__Data shown__:
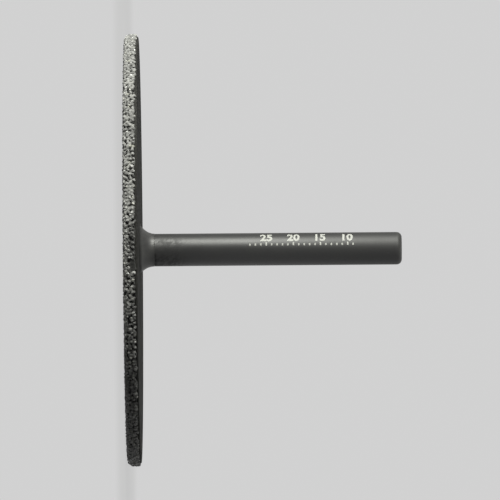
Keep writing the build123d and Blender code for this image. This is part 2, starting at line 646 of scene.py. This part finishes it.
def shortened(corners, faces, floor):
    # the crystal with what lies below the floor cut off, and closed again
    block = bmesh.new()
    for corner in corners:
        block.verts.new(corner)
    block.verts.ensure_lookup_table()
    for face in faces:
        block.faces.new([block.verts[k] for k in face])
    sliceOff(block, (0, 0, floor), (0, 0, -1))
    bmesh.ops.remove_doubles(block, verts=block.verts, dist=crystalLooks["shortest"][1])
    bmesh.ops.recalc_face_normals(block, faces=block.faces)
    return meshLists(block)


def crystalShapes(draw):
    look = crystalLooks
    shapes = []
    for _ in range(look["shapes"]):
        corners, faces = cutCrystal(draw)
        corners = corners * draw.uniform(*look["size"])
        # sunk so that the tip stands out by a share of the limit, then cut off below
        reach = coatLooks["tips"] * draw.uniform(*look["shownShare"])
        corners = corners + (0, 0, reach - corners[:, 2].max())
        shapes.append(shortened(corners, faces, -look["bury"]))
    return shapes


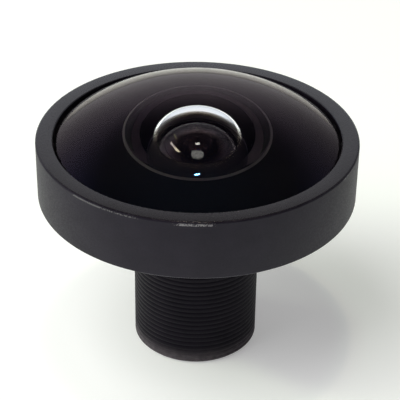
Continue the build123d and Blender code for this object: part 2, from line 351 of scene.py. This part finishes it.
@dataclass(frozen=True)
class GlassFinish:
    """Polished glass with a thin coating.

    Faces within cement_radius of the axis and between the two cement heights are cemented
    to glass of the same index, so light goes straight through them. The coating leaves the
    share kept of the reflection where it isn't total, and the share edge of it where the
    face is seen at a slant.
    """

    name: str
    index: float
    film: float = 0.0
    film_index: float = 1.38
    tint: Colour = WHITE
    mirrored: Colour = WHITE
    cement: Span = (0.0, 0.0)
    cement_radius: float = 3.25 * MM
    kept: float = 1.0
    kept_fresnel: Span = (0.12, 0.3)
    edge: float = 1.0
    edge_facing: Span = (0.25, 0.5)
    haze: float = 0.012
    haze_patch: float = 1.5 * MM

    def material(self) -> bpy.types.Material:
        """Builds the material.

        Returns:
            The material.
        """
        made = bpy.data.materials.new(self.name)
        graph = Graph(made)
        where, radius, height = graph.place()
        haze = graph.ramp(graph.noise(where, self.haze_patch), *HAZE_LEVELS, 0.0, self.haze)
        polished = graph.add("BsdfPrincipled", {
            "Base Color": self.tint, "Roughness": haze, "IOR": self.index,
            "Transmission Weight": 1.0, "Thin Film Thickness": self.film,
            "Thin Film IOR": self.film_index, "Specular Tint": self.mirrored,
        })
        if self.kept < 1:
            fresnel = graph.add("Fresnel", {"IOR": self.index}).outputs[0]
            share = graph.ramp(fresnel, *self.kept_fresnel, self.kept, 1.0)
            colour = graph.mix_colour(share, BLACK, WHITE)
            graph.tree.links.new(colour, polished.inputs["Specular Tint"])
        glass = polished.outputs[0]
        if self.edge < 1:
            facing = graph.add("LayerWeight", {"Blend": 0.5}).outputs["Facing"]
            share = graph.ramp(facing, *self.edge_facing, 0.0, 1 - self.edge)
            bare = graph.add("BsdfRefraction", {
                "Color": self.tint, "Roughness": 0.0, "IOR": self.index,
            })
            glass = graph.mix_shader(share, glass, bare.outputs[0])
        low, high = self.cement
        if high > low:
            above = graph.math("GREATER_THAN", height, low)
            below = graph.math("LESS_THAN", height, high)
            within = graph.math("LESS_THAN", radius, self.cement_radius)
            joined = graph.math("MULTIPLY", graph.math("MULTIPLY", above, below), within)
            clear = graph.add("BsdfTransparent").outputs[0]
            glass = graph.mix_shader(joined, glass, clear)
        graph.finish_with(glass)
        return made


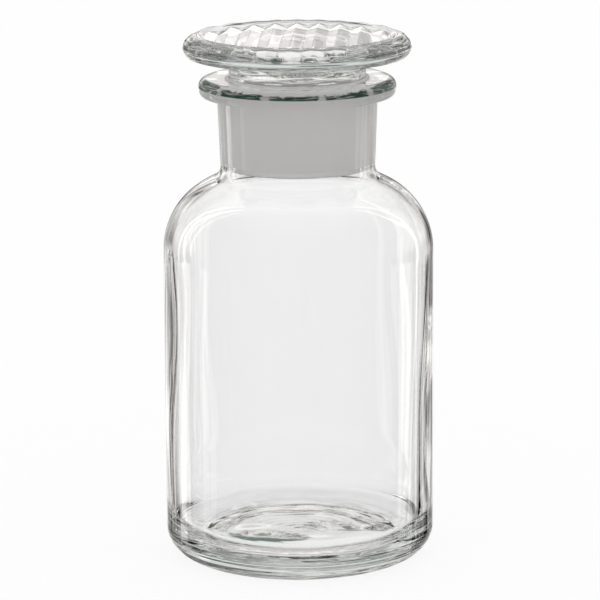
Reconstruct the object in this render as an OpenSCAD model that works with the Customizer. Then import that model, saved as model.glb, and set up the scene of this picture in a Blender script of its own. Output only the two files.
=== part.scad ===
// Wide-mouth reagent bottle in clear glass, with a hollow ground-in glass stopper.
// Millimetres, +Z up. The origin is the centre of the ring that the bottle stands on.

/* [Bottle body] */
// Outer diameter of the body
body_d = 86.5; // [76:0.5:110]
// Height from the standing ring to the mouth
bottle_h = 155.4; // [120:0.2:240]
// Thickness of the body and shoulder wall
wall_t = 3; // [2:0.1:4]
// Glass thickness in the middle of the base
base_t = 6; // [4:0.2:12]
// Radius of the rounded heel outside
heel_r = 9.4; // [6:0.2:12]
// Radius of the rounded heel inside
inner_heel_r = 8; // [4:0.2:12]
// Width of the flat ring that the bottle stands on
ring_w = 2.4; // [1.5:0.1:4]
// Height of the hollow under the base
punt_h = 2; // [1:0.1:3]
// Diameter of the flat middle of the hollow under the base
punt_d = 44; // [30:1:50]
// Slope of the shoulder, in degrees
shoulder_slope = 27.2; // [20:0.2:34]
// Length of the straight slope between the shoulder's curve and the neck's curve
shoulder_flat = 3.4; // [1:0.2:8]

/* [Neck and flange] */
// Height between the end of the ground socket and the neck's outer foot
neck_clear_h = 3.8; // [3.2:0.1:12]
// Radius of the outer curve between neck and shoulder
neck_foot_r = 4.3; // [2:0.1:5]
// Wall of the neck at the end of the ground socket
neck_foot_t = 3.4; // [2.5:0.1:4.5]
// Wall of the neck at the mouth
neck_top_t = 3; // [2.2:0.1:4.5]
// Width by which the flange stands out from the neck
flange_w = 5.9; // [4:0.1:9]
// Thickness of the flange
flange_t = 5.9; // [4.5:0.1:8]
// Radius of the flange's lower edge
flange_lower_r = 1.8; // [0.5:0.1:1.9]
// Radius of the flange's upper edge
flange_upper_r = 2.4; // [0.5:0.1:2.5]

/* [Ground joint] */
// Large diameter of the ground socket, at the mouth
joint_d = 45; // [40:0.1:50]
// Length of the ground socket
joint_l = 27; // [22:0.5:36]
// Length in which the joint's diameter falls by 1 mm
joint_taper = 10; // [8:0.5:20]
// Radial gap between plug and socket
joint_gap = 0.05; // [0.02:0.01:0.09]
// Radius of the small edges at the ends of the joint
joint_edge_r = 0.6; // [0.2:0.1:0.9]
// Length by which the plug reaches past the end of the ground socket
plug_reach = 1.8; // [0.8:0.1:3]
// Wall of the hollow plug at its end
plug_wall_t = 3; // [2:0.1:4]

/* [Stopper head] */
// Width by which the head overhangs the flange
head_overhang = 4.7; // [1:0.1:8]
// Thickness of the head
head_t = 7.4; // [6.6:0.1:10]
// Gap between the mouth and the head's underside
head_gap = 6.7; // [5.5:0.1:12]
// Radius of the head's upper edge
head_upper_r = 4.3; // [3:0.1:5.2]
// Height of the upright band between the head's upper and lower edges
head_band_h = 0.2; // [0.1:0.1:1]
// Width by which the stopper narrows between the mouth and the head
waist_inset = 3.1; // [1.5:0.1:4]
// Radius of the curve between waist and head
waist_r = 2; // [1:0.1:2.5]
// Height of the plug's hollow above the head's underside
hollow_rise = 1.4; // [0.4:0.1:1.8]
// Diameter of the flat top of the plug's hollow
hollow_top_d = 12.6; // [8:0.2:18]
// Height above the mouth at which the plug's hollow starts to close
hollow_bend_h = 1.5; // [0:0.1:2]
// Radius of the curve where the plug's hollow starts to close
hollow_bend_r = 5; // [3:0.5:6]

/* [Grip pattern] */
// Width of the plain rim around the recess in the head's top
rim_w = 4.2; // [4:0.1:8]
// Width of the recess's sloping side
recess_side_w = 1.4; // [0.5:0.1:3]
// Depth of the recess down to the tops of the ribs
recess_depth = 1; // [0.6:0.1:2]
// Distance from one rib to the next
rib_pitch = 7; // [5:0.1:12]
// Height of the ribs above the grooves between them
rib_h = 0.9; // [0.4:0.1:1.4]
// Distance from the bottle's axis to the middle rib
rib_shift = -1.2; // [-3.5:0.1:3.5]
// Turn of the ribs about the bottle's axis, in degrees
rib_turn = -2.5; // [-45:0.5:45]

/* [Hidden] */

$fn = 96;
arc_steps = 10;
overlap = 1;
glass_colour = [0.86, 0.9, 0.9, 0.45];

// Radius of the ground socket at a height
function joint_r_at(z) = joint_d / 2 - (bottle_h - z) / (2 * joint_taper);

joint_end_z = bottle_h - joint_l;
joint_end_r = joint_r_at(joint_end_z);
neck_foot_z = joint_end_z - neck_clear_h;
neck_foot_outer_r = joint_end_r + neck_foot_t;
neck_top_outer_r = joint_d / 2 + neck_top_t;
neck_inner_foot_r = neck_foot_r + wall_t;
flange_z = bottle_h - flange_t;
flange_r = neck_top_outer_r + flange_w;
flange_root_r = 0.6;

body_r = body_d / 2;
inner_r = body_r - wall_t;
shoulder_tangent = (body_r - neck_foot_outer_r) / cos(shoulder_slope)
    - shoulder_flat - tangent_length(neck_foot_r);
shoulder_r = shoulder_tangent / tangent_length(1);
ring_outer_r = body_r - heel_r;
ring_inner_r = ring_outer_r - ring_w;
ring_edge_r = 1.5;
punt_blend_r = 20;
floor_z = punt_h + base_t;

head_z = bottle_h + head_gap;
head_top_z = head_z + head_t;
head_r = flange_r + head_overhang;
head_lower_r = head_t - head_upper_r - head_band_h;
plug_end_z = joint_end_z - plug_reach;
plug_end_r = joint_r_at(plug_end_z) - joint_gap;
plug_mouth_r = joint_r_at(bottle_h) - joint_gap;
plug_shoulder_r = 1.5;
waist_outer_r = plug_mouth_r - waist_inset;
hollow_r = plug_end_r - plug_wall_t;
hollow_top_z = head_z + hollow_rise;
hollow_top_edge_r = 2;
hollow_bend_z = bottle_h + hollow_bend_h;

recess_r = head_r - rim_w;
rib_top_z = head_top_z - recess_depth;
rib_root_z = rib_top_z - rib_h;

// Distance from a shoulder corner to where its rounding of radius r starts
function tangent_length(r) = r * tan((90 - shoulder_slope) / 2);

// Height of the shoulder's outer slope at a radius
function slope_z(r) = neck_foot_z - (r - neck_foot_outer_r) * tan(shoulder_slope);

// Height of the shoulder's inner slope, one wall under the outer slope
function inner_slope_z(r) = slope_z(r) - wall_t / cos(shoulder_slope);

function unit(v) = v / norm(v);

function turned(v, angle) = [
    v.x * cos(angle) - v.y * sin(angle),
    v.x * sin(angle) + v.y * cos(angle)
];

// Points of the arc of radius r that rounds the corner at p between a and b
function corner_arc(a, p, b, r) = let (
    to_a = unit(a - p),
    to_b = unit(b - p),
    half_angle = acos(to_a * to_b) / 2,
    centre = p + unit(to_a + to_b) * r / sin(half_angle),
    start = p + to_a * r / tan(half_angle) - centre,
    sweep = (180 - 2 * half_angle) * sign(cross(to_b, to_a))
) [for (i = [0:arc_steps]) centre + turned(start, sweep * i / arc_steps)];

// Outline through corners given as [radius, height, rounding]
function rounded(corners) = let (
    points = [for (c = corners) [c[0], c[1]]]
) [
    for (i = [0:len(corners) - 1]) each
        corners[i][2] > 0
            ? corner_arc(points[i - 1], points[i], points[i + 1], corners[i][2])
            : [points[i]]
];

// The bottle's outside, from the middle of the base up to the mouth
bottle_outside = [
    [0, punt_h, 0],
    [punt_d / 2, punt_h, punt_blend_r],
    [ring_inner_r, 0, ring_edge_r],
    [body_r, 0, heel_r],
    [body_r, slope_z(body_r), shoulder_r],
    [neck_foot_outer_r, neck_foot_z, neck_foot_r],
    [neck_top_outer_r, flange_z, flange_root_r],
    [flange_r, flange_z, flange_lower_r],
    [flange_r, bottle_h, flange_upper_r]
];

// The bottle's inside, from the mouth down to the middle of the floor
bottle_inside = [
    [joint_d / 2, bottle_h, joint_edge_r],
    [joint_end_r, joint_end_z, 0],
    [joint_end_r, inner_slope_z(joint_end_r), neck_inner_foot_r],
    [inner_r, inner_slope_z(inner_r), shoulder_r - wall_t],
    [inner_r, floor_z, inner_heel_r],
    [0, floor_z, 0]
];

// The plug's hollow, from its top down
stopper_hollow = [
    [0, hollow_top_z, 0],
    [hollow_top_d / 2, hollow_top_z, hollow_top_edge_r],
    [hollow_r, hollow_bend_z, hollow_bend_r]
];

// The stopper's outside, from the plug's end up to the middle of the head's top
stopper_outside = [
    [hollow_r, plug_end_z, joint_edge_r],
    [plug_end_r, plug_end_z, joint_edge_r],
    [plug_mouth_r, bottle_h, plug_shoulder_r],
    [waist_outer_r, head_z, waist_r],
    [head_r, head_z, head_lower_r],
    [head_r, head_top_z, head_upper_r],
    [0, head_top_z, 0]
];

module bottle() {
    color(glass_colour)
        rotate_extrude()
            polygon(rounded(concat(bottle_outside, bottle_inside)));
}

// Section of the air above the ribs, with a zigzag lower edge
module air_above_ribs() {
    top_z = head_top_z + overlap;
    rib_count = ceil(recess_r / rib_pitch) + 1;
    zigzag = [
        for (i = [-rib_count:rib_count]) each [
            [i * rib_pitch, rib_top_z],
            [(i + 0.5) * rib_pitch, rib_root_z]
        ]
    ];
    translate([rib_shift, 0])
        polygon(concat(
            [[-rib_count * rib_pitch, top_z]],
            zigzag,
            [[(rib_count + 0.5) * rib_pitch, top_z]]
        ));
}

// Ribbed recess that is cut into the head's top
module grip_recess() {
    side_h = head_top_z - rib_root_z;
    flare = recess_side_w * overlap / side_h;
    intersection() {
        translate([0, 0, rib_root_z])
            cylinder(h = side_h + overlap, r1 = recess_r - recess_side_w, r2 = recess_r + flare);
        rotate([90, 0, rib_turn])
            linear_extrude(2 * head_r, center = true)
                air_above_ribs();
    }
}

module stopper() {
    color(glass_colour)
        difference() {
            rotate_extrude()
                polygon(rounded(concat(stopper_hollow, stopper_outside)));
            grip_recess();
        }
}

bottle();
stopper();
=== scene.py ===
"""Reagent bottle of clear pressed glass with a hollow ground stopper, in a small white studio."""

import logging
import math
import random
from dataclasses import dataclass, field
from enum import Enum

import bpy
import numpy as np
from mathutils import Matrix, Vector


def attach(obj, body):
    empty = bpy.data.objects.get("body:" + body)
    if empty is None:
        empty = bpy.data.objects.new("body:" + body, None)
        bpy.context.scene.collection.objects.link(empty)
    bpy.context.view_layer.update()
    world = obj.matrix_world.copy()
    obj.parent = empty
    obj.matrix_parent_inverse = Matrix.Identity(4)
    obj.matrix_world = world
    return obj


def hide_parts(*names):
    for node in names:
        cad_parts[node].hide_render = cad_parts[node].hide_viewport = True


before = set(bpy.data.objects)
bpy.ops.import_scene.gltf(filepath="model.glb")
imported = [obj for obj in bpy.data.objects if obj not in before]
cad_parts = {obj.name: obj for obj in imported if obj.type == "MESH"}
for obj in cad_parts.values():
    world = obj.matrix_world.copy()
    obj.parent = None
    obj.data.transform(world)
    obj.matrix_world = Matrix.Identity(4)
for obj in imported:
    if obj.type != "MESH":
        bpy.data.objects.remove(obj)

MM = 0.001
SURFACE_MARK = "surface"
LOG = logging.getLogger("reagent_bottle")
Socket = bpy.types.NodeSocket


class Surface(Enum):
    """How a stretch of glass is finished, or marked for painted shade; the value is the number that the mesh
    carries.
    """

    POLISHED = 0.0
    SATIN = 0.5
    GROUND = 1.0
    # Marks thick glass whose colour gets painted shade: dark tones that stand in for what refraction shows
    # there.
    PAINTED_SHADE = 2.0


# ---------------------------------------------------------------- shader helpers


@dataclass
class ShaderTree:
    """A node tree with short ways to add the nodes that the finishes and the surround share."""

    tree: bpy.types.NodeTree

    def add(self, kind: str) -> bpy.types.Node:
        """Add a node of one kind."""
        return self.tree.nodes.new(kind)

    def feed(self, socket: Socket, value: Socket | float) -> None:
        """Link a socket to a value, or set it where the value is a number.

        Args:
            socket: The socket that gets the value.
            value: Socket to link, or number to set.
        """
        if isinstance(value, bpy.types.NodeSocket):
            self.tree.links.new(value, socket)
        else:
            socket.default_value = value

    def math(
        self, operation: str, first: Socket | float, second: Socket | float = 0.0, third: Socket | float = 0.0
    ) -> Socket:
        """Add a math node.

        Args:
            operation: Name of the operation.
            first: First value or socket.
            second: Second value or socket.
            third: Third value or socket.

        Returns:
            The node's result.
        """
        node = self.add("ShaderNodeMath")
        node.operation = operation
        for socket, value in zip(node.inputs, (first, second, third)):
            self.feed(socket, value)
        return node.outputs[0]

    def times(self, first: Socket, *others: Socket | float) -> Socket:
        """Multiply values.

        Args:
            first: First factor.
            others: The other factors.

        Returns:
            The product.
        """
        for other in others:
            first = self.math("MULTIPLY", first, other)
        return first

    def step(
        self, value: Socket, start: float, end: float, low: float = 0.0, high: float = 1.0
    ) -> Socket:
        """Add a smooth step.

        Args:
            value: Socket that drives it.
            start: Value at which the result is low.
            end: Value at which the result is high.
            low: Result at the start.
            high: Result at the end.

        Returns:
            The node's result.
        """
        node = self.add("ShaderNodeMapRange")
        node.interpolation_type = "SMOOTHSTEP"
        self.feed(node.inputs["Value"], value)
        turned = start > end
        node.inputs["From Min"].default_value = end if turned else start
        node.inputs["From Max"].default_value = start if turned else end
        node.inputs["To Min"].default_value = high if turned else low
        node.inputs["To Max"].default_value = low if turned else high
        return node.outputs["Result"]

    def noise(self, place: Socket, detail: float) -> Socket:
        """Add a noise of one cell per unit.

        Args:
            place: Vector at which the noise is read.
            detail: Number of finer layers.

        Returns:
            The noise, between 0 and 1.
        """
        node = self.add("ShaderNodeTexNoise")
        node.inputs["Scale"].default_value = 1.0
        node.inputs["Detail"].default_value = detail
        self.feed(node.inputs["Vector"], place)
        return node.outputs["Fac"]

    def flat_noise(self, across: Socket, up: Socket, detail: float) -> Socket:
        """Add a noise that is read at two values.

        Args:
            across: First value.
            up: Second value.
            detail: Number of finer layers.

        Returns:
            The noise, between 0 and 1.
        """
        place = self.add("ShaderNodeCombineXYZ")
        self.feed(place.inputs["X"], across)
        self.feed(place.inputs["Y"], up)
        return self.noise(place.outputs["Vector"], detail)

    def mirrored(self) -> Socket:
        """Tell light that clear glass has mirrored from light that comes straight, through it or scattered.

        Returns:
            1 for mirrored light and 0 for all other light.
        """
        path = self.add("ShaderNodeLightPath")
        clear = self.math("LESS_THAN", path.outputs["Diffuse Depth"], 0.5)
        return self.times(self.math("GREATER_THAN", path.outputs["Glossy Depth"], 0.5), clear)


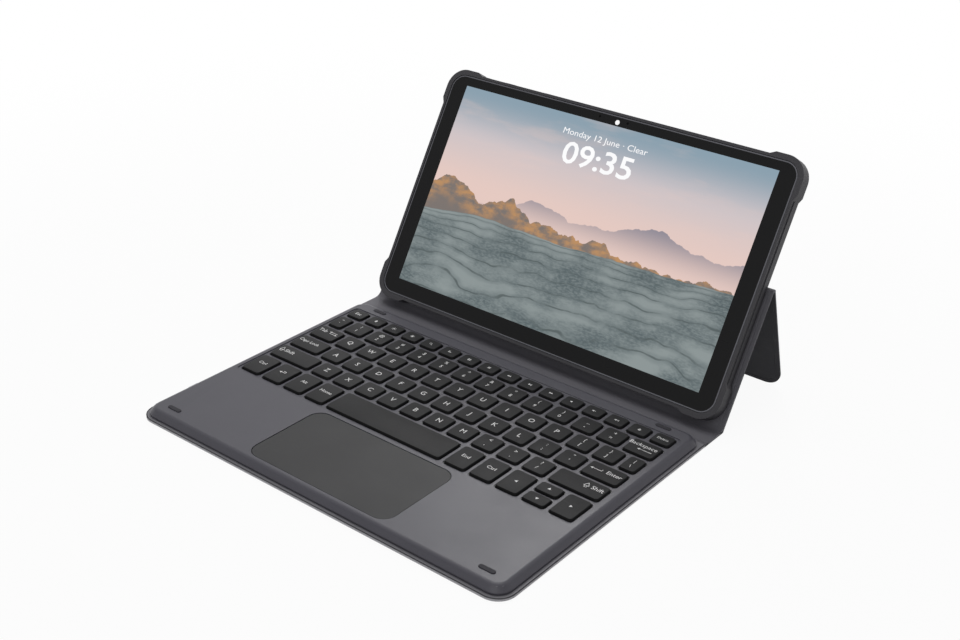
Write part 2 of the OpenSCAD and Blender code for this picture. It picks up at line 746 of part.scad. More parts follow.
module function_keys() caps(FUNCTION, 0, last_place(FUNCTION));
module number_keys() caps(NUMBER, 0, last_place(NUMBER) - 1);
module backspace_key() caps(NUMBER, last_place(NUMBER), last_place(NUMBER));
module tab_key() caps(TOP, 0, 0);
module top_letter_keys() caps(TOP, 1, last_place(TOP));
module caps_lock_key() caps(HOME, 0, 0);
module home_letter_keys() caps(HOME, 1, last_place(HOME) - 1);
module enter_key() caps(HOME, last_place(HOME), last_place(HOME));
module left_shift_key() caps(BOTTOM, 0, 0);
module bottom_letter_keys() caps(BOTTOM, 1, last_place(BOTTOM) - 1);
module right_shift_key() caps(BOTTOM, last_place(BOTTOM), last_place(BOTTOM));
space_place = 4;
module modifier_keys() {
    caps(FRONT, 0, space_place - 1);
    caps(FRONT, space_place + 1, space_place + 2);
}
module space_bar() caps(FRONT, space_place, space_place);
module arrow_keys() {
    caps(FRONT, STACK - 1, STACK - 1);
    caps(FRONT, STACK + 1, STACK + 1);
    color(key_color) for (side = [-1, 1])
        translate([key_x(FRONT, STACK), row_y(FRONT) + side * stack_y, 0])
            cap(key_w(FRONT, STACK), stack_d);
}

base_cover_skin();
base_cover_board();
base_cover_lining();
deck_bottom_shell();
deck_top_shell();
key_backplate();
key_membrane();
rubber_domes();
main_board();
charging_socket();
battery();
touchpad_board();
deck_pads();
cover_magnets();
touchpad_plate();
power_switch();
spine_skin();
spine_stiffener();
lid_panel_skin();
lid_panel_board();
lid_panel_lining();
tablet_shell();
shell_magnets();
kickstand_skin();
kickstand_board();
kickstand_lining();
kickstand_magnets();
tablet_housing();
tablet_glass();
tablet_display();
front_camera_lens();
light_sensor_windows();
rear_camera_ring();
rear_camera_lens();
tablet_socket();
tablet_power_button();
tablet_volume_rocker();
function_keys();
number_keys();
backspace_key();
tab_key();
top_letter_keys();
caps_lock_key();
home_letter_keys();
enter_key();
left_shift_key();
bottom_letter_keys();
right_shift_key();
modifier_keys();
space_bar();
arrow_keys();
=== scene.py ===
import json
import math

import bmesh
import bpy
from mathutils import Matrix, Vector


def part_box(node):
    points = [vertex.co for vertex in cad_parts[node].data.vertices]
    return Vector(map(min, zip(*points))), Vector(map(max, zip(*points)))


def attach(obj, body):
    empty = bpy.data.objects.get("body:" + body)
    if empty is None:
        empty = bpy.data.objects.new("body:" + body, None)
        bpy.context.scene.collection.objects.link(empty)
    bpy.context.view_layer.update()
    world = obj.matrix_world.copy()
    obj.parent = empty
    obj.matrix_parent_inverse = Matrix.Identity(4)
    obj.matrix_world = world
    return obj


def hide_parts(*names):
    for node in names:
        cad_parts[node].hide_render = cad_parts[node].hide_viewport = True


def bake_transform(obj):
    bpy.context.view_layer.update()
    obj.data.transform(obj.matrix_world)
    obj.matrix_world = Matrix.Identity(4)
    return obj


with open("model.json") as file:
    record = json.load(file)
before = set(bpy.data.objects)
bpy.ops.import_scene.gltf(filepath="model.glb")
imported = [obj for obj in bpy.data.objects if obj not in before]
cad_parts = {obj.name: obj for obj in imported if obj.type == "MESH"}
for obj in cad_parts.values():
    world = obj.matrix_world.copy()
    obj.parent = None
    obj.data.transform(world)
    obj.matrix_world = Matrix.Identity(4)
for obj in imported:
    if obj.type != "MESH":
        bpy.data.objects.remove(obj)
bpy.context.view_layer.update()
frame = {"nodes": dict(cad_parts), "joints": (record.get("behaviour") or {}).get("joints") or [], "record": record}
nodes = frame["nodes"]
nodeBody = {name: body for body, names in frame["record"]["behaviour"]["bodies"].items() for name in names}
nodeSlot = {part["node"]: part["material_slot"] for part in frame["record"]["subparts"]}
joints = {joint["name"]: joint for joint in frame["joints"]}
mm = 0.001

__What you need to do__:
Output, from the data above, the lines from the line with "base_cover_skin();" to the line with "record = json.load(file)" exactly as they stand, both ends included and nothing else.

__Solved problem__:
base_cover_skin();
base_cover_board();
base_cover_lining();
deck_bottom_shell();
deck_top_shell();
key_backplate();
key_membrane();
rubber_domes();
main_board();
charging_socket();
battery();
touchpad_board();
deck_pads();
cover_magnets();
touchpad_plate();
power_switch();
spine_skin();
spine_stiffener();
lid_panel_skin();
lid_panel_board();
lid_panel_lining();
tablet_shell();
shell_magnets();
kickstand_skin();
kickstand_board();
kickstand_lining();
kickstand_magnets();
tablet_housing();
tablet_glass();
tablet_display();
front_camera_lens();
light_sensor_windows();
rear_camera_ring();
rear_camera_lens();
tablet_socket();
tablet_power_button();
tablet_volume_rocker();
function_keys();
number_keys();
backspace_key();
tab_key();
top_letter_keys();
caps_lock_key();
home_letter_keys();
enter_key();
left_shift_key();
bottom_letter_keys();
right_shift_key();
modifier_keys();
space_bar();
arrow_keys();
=== scene.py ===
import json
import math

import bmesh
import bpy
from mathutils import Matrix, Vector


def part_box(node):
    points = [vertex.co for vertex in cad_parts[node].data.vertices]
    return Vector(map(min, zip(*points))), Vector(map(max, zip(*points)))


def attach(obj, body):
    empty = bpy.data.objects.get("body:" + body)
    if empty is None:
        empty = bpy.data.objects.new("body:" + body, None)
        bpy.context.scene.collection.objects.link(empty)
    bpy.context.view_layer.update()
    world = obj.matrix_world.copy()
    obj.parent = empty
    obj.matrix_parent_inverse = Matrix.Identity(4)
    obj.matrix_world = world
    return obj


def hide_parts(*names):
    for node in names:
        cad_parts[node].hide_render = cad_parts[node].hide_viewport = True


def bake_transform(obj):
    bpy.context.view_layer.update()
    obj.data.transform(obj.matrix_world)
    obj.matrix_world = Matrix.Identity(4)
    return obj


with open("model.json") as file:
    record = json.load(file)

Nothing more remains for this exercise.